I too took the plunge the vow to observe brahmacharya for life. I must confess that I had not then fully realized the magnitude and immensity of the task I undertook. The difficulties are even today staring me in the face. The importance of the vow is being more and more borne in upon me. Life without brahmacharya appears to me to be insipid and animal-like. The brute by nature knows no self-restraint. Man is man because he is capable of, and only in so far as he exercises, self-restraint. What formerly appeared to me to be extravagant praise of brahmacharya in our religious books seems now, with increasing clearness every day, to be absolutely proper and founded on experience.
I saw that brahmacharya, which is so full of wonderful potency, is by no means an easy affair, and certainly not a mere matter of the body. It begins with bodily restraint, but does not end there. The perfection of it precludes even an impure thought. A true brahmachari will not even dream of satisfying the fleshly appetite, and until he is in that condition, he has a great deal of ground to cover.

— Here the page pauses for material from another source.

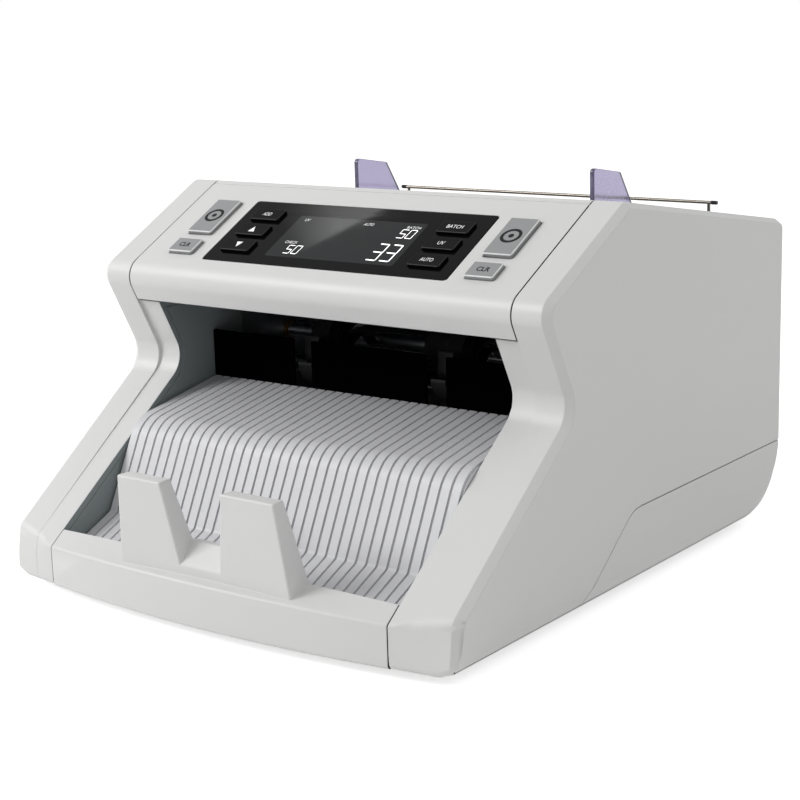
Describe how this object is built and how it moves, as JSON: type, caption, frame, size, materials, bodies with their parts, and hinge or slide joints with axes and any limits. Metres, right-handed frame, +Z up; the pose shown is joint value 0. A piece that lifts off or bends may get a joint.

For me the observance of even bodily brahmacharya has been full of difficulties. Today I may say that I feel myself fairly safe, but I had yet to achieve complete mastery over thought, which is so essential. Not that the will or effort is lacking, but it is yet a problem to me wherefrom undesirable thoughts spring their insidious invasions. I have no doubt that there is a key to lock out undesirable thoughts, but every one has to find it out for himself. Saints and seers have left their experiences for us, but they have given us no infallible and universal prescription. For perfection or freedom from error comes only from grace, and so seekers after God have left us mantras, such as Ramanama, hallowed by their own austerities and charged with their purity. Without an unreserved surrender to His grace, complete mastery over thought is impossible. This is the teaching of every great book of religion, and I am realizing the truth of it every moment of my striving after that perfect brahmacharya.
But part of the history of that striving and struggle will be told in chapters to follow. I shall conclude this chapter with an indication of how I set about the task. In the first flush of enthusiasm, I found the observance quite easy. The very first change I made in my mode of life was to stop sharing the same bed with my wife or seeking privacy with her.
Thus brahmacharya which I had been observing willy-nilly since 1900, was sealed with a vow in the middle of 1906.